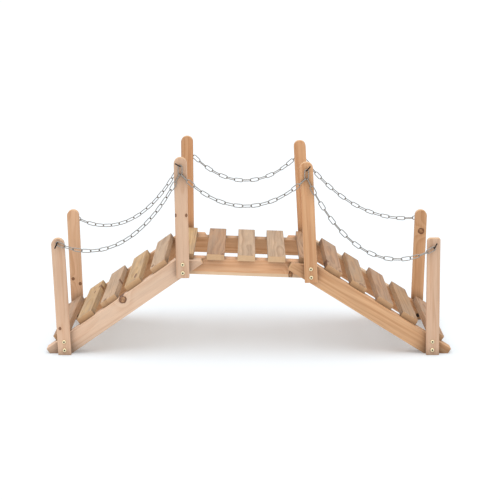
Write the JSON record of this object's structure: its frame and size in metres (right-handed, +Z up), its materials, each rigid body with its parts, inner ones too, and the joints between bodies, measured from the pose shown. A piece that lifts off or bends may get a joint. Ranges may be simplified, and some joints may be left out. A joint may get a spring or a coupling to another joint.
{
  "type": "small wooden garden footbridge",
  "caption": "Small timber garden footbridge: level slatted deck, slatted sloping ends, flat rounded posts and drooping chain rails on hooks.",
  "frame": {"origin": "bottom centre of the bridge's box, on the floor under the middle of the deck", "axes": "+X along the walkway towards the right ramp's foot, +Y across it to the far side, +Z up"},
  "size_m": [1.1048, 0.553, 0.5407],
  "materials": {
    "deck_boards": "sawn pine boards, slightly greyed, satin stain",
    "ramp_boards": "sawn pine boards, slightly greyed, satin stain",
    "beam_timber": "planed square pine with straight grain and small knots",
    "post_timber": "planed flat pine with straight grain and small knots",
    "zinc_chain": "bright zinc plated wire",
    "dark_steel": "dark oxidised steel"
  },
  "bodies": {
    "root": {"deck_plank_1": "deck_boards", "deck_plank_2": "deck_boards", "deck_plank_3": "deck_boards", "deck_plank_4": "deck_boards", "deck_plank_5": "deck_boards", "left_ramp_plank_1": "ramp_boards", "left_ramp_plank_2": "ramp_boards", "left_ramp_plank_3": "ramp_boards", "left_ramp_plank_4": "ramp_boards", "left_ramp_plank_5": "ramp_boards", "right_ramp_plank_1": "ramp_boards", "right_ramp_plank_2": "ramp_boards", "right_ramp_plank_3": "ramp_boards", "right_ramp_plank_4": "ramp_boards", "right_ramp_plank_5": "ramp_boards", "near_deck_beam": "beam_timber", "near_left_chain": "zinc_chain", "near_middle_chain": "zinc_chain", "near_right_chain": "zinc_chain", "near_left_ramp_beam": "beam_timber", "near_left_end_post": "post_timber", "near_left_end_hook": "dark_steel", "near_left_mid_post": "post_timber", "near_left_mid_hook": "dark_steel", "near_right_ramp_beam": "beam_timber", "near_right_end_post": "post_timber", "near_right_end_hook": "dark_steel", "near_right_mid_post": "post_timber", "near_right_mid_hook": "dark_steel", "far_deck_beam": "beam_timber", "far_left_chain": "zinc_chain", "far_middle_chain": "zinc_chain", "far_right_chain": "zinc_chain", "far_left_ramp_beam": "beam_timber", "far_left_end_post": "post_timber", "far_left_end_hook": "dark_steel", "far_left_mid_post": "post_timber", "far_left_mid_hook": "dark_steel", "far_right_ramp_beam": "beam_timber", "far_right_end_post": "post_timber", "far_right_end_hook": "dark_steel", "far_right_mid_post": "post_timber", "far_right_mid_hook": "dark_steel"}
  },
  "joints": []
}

.....

Exercise task: Work out how many lines of the listing above include the word "bodies". Report only the number.

Task solution: 2